Dear Martin/e,
This academic year, I’ve been reflecting with you on the topic of questions when it comes to the life of a Christian engaged in postgraduate studies. I’ve been working with the assumption that I hear from many Christian postgrads that there is a perceived tension between faith and scholarship. It is often thought that faith provides answers; but then how does a Christian meaningfully lean into the work of research and scholarship which are about formulating and pursuing questions? Many Christian postgraduate students feel pressure to leverage their research towards evangelism. And if that can’t be done, then at least postgrad courses gives one a captive audience of peers whom we can evangelise. And if that fails, at the end of the day, we can retire to our room where we can be comforted with the Bible’s answers to life’s questions.
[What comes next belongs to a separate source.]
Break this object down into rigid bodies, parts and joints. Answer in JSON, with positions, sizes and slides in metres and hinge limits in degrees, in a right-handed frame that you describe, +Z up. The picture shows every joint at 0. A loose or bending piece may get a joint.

In this reflection, I’d like to explore Scripture’s place relative to questions. Is this the best way to understand Scripture: as a book of answers with which we can respond to the questions we encounter? I’ll give you my concern about this way of framing things right up front: what if we come across a question (in scholarship or in life) which the Bible doesn’t address? Does Scripture then become irrelevant? Is Scripture then shown to only have relevance in one part of life? This would make Scripture a narrow book; the God revealed through Scripture a tribal god.
The French Catholic Paul Claudel (1868-1955) wrote that “It is not proper to say that we interrogate Scripture. It would be more accurate to recognize it is Scripture that interrogates us and finds for each of us, across all time and all generations, the appropriate question.” Claudel has turned things on its head: Scripture isn’t a book of answers to life’s questions; rather, Scripture is the questioner and our life is to be an appropriate grasp of that question.
Jean-Louis Chrétien (1952-2019) explores this idea by saying that “the capacity to question, and to question well, can only grow to the very degree in which we have been able to let ourselves be questioned. For it is not a matter of inventing questions that would only be clever but to see in the midst of things what is the question. And what is the question is what comes toward us with that silent dignity in the patience of thought.”
Whereas today we tend to assume that our faith is measured by the answers we can provide, these two Christians invite us to approach from the other direction: our faith is measured by the questions we can entertain and endure.
What does this mean, either for the Christian or for the Christian student/scholar? It means we must “be quick to listen and slow to speak” (James 1:19) in order to perceive the question that is compelling beneath the one that’s merely clever. It is in what Chrétien calls “the patience of thought” that we begin to perceive the important questions that need asking. We don’t necessarily need to have the answer fully formed; rather, as the first step in recovery helps us recognize: we must begin by admitting that we have a question. And the best question will not be one that we alone are asking but a question that our whole context of life in the present state of the world is begging to be articulated.
This is how the scholarship a Christian is engaged in can be part of one’s missional calling or vocation: we do not see ourselves with privileged access to all the answers of the universe but as those courageous enough to listen to the groaning of creation (Romans 8:22) and to perceive in that groaning of our context the questions that are seeking to be heard and made explicit.
Over at the Kirby Laing Centre for Public Theology in Cambridge (KLC), this is what is meant by missional Christian scholarship at the highest level. That doesn’t mean we look for the most effective way to make slam-dunk apologetic arguments. It means we stand under the weight of Scripture’s interrogation, we endure Scripture’s searching eye, so that we can perceive how Scripture is giving birth to the most important questions that need to be heard and given our most careful attention. It means approaching scholarship as a form of (individual and communal) prayer so that we can grow in our “capacity to question, and to question well” by letting “ourselves be questioned.”
KLC is in its first year of supervising PhD students in a partnership with Union Theological College in Belfast. On Wednesday, February 15 at 5:30pm (UK time), we will be hosting an online event where we will talk more about this view of Christian scholarship and highlight our PhD program. If you’re a postgraduate student or if you’re interested in how we’re re-envisioning PhD research from the ground up, you are warmly invited to join us. You can register on the KLC website here.
I wish you well – not just in giving the right answers but in allowing yourself to be questioned so deeply that you become transformed by the renewing of your mind (Romans 12:1-2)! How are you, through your studies, hearing the question Scripture is asking you about our world?